- [EXERCISE GOAL]: Below this line is the material. Write out only its lines from the one containing "wall_bracket();" through the one containing "bpy.data.objects.remove(obj)", both kept, exactly.
╭──
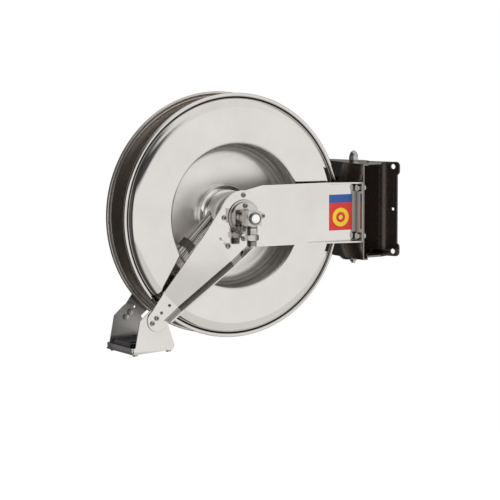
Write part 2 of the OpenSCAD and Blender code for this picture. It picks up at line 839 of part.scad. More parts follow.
module disc_near() {
    color(colour_bright) reel_place() difference() {
        rotate([90, 0, 0]) disc(-joint_y + disc_t, bowl_r);
        hub_bolt_holes();
        outlet_place() translate([0, 0, well_r - outlet_cut])
            cylinder(h = 2 * outlet_cut, r = outlet_r + 1);
    }
}

module disc_far() {
    color(colour_bright) reel_place() difference() {
        about_axis() disc(joint_y + disc_t, fillet_r);
        hub_bolt_holes();
    }
}

hub_flange_r = 60;
hub_flange_y = [-6, joint_y - disc_t];
hub_tube_t = 2.5;
hub_front = -71;

module hub_flange() {
    color(colour_bright) reel_place() difference() {
        bar(hub_flange_y[0], hub_flange_y[1], hub_flange_r);
        bar(hub_flange_y[0] - cut, hub_flange_y[1] + cut, shaft_r);
        hub_bolt_holes();
    }
}

module hub_tube() {
    color(colour_bright) reel_place() difference() {
        ring(hub_front, hub_flange_y[0], hub_r, hub_r - hub_tube_t);
        outlet_place() translate([0, 0, outlet_cut]) cylinder(h = 2 * outlet_cut, r = pipe_r + 2);
    }
}

module hub_bolts() {
    for (a = hub_bolt_angles) color(colour_bright) reel_place() rotate([0, a, 0]) {
        bar(hub_flange_y[0] + 1, case_floor[1], bolt_r, hub_bolt_ring);
        bar(case_floor[1], case_floor[1] + hub_bolt_head[1], hub_bolt_head[0], hub_bolt_ring);
    }
}

shaft_end = boss_out + 7;
spigot_end = -121;
pipe_y = -28;                   // plane of the goose-neck pipe
pipe_r = 11.5;
pipe_elbow_x = -43;
pipe_seat_x = -12;
outlet_r = 13;
shaft_step = -boss_out + 1.5;   // where the shaft narrows to the spigot
ring_y = [boss_out + 0.5, boss_out + 2.5];
ring_over = 3;                  // how far the retaining ring stands out of its groove

module drum_shaft() {
    color(colour_bright) reel_place() difference() {
        union() {
            bar(shaft_step, shaft_end, shaft_r);
            bar(spigot_end, shaft_step, spigot_r);
        }
        bar(spigot_end - cut, pipe_y + water_r, water_r);
        translate([0, pipe_y, 0]) rotate([0, -90, 0]) cylinder(h = 30, r = water_r);
        translate([pipe_seat_x, pipe_y, 0]) rotate([0, -90, 0]) cylinder(h = 10, r = pipe_r);
        ring(ring_y[0], ring_y[1], shaft_r + cut, shaft_r - 1);
    }
}

module shaft_ring() {
    color(colour_dark) reel_place() ring(ring_y[0], ring_y[1], shaft_r + ring_over, shaft_r - 1);
}

// Stretch of pipe past the elbow: origin at its point nearest the drum axis, +Z along it,
// down and away from the bracket at 45 degrees.
module outlet_place() {
    translate([pipe_elbow_x / 2, pipe_y, -pipe_elbow_x / 2]) rotate([0, -135, 0]) children();
}

elbow_along = -pipe_elbow_x / sqrt(2);
pipe_stop = 112;
ball_extra = 1;                 // how far the corner ball stands proud of the pipe
wall_extra = 1.5;               // how much wider the pipe's bore is than the water way
pipe_nut_in = 8;                // how much of the nut is on the pipe
pipe_nut_h = 18;
pipe_nut_flats = 30;

// Out of the shaft, round a ball corner and down to the drum wall; past is how far it runs on
module pipe_path(r, past) {
    translate([pipe_seat_x + past, pipe_y, 0]) rotate([0, -90, 0])
        cylinder(h = pipe_seat_x + past - pipe_elbow_x, r = r);
    translate([pipe_elbow_x, pipe_y, 0]) rotate([0, 90, 0]) sphere(r + ball_extra);
    outlet_place() translate([0, 0, elbow_along])
        cylinder(h = pipe_stop + past - elbow_along, r = r);
}

module goose_pipe() {
    color(colour_bright) reel_place() difference() {
        pipe_path(pipe_r, 0);
        pipe_path(water_r + wall_extra, cut);
    }
}

module pipe_nut() {
    color(colour_dark) reel_place() outlet_place() translate([0, 0, pipe_stop - pipe_nut_in]) difference() {
        cylinder(h = pipe_nut_h, r = pipe_nut_flats / sqrt(3), $fn = 6);
        translate([0, 0, -cut]) cylinder(h = pipe_nut_in + cut, r = pipe_r);
        translate([0, 0, pipe_nut_in - cut])
            cylinder(h = pipe_nut_h - pipe_nut_in + 2 * cut, r = outlet_r);
    }
}

// Stub through the drum wall, with a barbed hose tail along the winding
outlet_head = 164;
tail_len = 44;
barb_from = 24;
barb_step = 6;
barb = [10, 8.5];               // radii of a barb, the smaller is the tail's own

module hose_outlet() {
    color(colour_bright) reel_place() outlet_place() difference() {
        union() {
            translate([0, 0, pipe_stop]) cylinder(h = outlet_head - pipe_stop, r = outlet_r);
            translate([0, 0, outlet_head]) sphere(outlet_r);
            translate([0, 0, outlet_head]) rotate([0, 90, 0]) {
                cylinder(h = tail_len, r = barb[1]);
                for (i = [0 : 2]) translate([0, 0, barb_from + i * barb_step])
                    cylinder(h = barb_step - 1, r1 = barb[0], r2 = barb[1]);
            }
        }
        translate([0, 0, pipe_stop - cut]) cylinder(h = outlet_head - pipe_stop + cut, r = water_r);
        translate([0, 0, outlet_head]) rotate([0, 90, 0]) cylinder(h = tail_len + cut, r = water_r);
    }
}

// ---- spring case ----

case_floor = [joint_y + disc_t, joint_y + disc_t + 2.5];
case_top = 54;
case_wall = 3;
case_flange_t = 3;
cover_screw_r = 120.5;
cover_screw = [2.5, 4.5, 2.5];  // shank radius, head radius, head height
cover_angles = [0 : 45 : 315];

module cover_screw_holes(y0, y1) {
    for (a = cover_angles)
        bar(y0, y1, cover_screw[0], cover_screw_r * cos(a), cover_screw_r * sin(a));
}

module spring_case() {
    color(colour_dark) reel_place() difference() {
        union() {
            bar(case_floor[0], case_top, case_r);
            bar(case_top - case_flange_t, case_top, case_flange_r);
        }
        bar(case_floor[1], case_top + cut, case_r - case_wall);
        bar(case_floor[0] - cut, case_floor[1] + cut, shaft_r);
        hub_bolt_holes();
        cover_screw_holes(case_top - case_flange_t - cut, case_top + cut);
    }
}

module spring_cover() {
    color(colour_dark) reel_place() difference() {
        bar(case_top, ratchet_y, case_flange_r);
        bar(case_top - cut, ratchet_y + cut, arbor_r + 2);
        cover_screw_holes(case_top - cut, ratchet_y + cut);
    }
}

module cover_screws() {
    for (a = cover_angles) color(colour_bright) reel_place() rotate([0, a, 0]) {
        bar(case_top - case_flange_t, ratchet_y, cover_screw[0], cover_screw_r);
        bar(ratchet_y, ratchet_y + cover_screw[2], cover_screw[1], cover_screw_r);
    }
}

// Flat strip wound from just outside the arbor to just inside the case
spring_turns = 9;
spring_steps = 20;
spring_strip = 1.5;
spring_from = arbor_r + 3;
spring_to = case_r - case_wall - spring_strip - 0.5;
spring_y = [19, 52];

function spiral(extra) = [for (i = [0 : spring_turns * spring_steps])
    let (a = i * 360 / spring_steps,
        r = extra + spring_from + (spring_to - spring_from) * i / (spring_turns * spring_steps))
    [r * cos(a), r * sin(a)]];

module spiral_spring() {
    color(colour_dark) reel_place() translate([0, spring_y[0], 0]) about_axis()
        linear_extrude(spring_y[1] - spring_y[0])
        polygon(concat(spiral(0), reversed(spiral(spring_strip))));
}

wall_bracket();
pivot_pin();
pivot_cap_nut();
pivot_end_washer();
pivot_end_bolt();
swivel_channel();
thrust_washers();
arm_near();
arm_far();
arm_bolts();
arm_nuts();
guide_bracket();
guide_screws();
guide_nuts();
roller_holder_near();
roller_holder_far();
roller_pins();
roller_holder_bolts();
bearing_housing_near();
bearing_housing_far();
bearing_bush_near();
bearing_bush_far();
housing_screws();
spring_arbor();
swivel_body();
swivel_flange_screws();
swivel_cap();
swivel_seals();
inlet_adapter();
inlet_nut();
inlet_tail();
slot_screw();
sticker();
pawl_pin();
pawl();
roller_long_front();
roller_long_rear();
roller_side_near();
roller_side_far();
disc_near();
disc_far();
hub_flange();
hub_tube();
hub_bolts();
drum_shaft();
shaft_ring();
goose_pipe();
pipe_nut();
hose_outlet();
spring_case();
spring_cover();
cover_screws();
spiral_spring();
ratchet_wheel();
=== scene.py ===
import bpy, bmesh, json, math
from mathutils import Vector, Matrix


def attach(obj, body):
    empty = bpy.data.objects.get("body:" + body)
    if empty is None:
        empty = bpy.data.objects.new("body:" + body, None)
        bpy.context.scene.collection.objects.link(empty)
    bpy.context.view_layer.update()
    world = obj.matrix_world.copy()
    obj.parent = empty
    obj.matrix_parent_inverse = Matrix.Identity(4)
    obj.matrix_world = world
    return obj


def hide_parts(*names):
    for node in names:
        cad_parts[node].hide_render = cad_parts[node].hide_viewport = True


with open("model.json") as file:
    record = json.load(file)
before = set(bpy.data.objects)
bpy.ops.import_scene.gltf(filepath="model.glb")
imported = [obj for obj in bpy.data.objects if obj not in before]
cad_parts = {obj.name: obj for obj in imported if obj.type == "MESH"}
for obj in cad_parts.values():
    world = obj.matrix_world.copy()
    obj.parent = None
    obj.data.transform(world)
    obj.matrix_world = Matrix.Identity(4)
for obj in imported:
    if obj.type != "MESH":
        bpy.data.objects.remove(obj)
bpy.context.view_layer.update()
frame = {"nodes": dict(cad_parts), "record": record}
nodes = frame["nodes"]
scene = bpy.context.scene
scene.view_settings.view_transform = "Standard"
scene.cycles.max_bounces = 16       # the two discs and the hub mirror each other many times
scene.cycles.glossy_bounces = 14

# ---- the reel's own axes, as in the part's source: X to the pivot, -Y near side, Z up (mm) ----
PIVOT = (0, -0.067, 0.0045)         # the swivel pivot at the height of the drum axis, in metres
PIVOT_ARM = 0.308                   # from the drum axis to the pivot
REST = math.radians(30)             # how far the reel is turned from square to the wall
REEL = (Matrix.Translation(PIVOT) @ Matrix.Rotation(math.radians(90) - REST, 4, "Z")
        @ Matrix.Translation((-PIVOT_ARM, 0, 0)) @ Matrix.Diagonal((0.001, 0.001, 0.001, 1)))
UNREEL = REEL.inverted()


# ---- camera ----
CAMERA_AT = (2.74977337, -4.98074461, 0.47716228)
CAMERA_VIEW = (-0.51917496, 0.84886794, -0.09940111)    # the way it looks
CAMERA_RIGHT = (0.85309293, 0.521759, 0)
LENS = 192.814


def make_camera():
    data = bpy.data.cameras.new("camera")
    data.sensor_width = 36
    data.lens = LENS
    data.clip_end = 60
    cam = bpy.data.objects.new("camera", data)
    scene.collection.objects.link(cam)
    view = Vector(CAMERA_VIEW).normalized()
    right = Vector(CAMERA_RIGHT).normalized()
    m = Matrix((right, right.cross(view), -view)).transposed().to_4x4()
    m.translation = CAMERA_AT
    cam.matrix_world = m
    scene.camera = cam


# ---- small node toolkit ----
class Net:
    """Builds a material's node tree in few words."""

    def __init__(self, tree, keep=False):
        self.tree = tree
        if not keep:
            tree.nodes.clear()

    def feed(self, socket, value):
        """Links a socket to another one, or sets it to a constant."""
        if hasattr(value, "links"):
            self.tree.links.new(value, socket)
        else:
            socket.default_value = value

    def node(self, kind, **values):
        """Makes a node: in_NAME or in_NUMBER feeds an input, other words set a property."""
        n = self.tree.nodes.new(kind)
        for k, v in values.items():
            if k.startswith("in_"):
                key = k[3:]
                self.feed(n.inputs[int(key) if key.isdigit() else key.replace("_", " ")], v)
            else:
                setattr(n, k, v)
        return n

    def math(self, op, a, b=0.0, c=0.0):
        return self.node("ShaderNodeMath", operation=op, in_0=a, in_1=b, in_2=c).outputs[0]

    def vector(self, op, a, b, out="Vector"):
        return self.node("ShaderNodeVectorMath", operation=op, in_0=a, in_1=b).outputs[out]

    def length(self, a):
        return self.node("ShaderNodeVectorMath", operation="LENGTH", in_0=a).outputs["Value"]

    def scale(self, a, by):
        return self.node("ShaderNodeVectorMath", operation="SCALE", in_0=a, in_Scale=by).outputs[0]

    def ramp(self, fac, stops):
        n = self.node("ShaderNodeValToRGB", in_0=fac)
        els = n.color_ramp.elements
        for i, (p, c) in enumerate(stops):
            e = els[i] if i < 2 else els.new(p)
            e.position = p
            e.color = (c, c, c, 1)
        return n.outputs[0]

    def noise(self, vector, scale, detail=3.0, rough=0.55):
        return self.node("ShaderNodeTexNoise", in_Vector=vector, in_Scale=scale, in_Detail=detail,
                         in_Roughness=rough).outputs["Fac"]

    def scaled(self, vector, s):
        return self.node("ShaderNodeMapping", in_Vector=vector, in_Scale=s).outputs[0]

    def blend(self, fac, a, b):
        """Number a where fac is 0, b where it is 1."""
        return self.node("ShaderNodeMix", data_type="FLOAT", in_0=fac, in_2=a, in_3=b).outputs[0]

    def blend_color(self, fac, a, b):
        """Colour a where fac is 0, b where it is 1."""
        return self.node("ShaderNodeMix", data_type="RGBA", in_0=fac, in_6=a, in_7=b).outputs[2]

    def span(self, fac, lo, hi, a=0.0, b=1.0):
        """Goes from a to b while fac goes from lo to hi, and stays there past them."""
        n = self.node("ShaderNodeMapRange", in_0=fac, in_1=lo, in_2=hi, in_3=a, in_4=b)
        return n.outputs[0]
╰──
- [RESULT OF THIS EXERCISE]:
wall_bracket();
pivot_pin();
pivot_cap_nut();
pivot_end_washer();
pivot_end_bolt();
swivel_channel();
thrust_washers();
arm_near();
arm_far();
arm_bolts();
arm_nuts();
guide_bracket();
guide_screws();
guide_nuts();
roller_holder_near();
roller_holder_far();
roller_pins();
roller_holder_bolts();
bearing_housing_near();
bearing_housing_far();
bearing_bush_near();
bearing_bush_far();
housing_screws();
spring_arbor();
swivel_body();
swivel_flange_screws();
swivel_cap();
swivel_seals();
inlet_adapter();
inlet_nut();
inlet_tail();
slot_screw();
sticker();
pawl_pin();
pawl();
roller_long_front();
roller_long_rear();
roller_side_near();
roller_side_far();
disc_near();
disc_far();
hub_flange();
hub_tube();
hub_bolts();
drum_shaft();
shaft_ring();
goose_pipe();
pipe_nut();
hose_outlet();
spring_case();
spring_cover();
cover_screws();
spiral_spring();
ratchet_wheel();
=== scene.py ===
import bpy, bmesh, json, math
from mathutils import Vector, Matrix


def attach(obj, body):
    empty = bpy.data.objects.get("body:" + body)
    if empty is None:
        empty = bpy.data.objects.new("body:" + body, None)
        bpy.context.scene.collection.objects.link(empty)
    bpy.context.view_layer.update()
    world = obj.matrix_world.copy()
    obj.parent = empty
    obj.matrix_parent_inverse = Matrix.Identity(4)
    obj.matrix_world = world
    return obj


def hide_parts(*names):
    for node in names:
        cad_parts[node].hide_render = cad_parts[node].hide_viewport = True


with open("model.json") as file:
    record = json.load(file)
before = set(bpy.data.objects)
bpy.ops.import_scene.gltf(filepath="model.glb")
imported = [obj for obj in bpy.data.objects if obj not in before]
cad_parts = {obj.name: obj for obj in imported if obj.type == "MESH"}
for obj in cad_parts.values():
    world = obj.matrix_world.copy()
    obj.parent = None
    obj.data.transform(world)
    obj.matrix_world = Matrix.Identity(4)
for obj in imported:
    if obj.type != "MESH":
        bpy.data.objects.remove(obj)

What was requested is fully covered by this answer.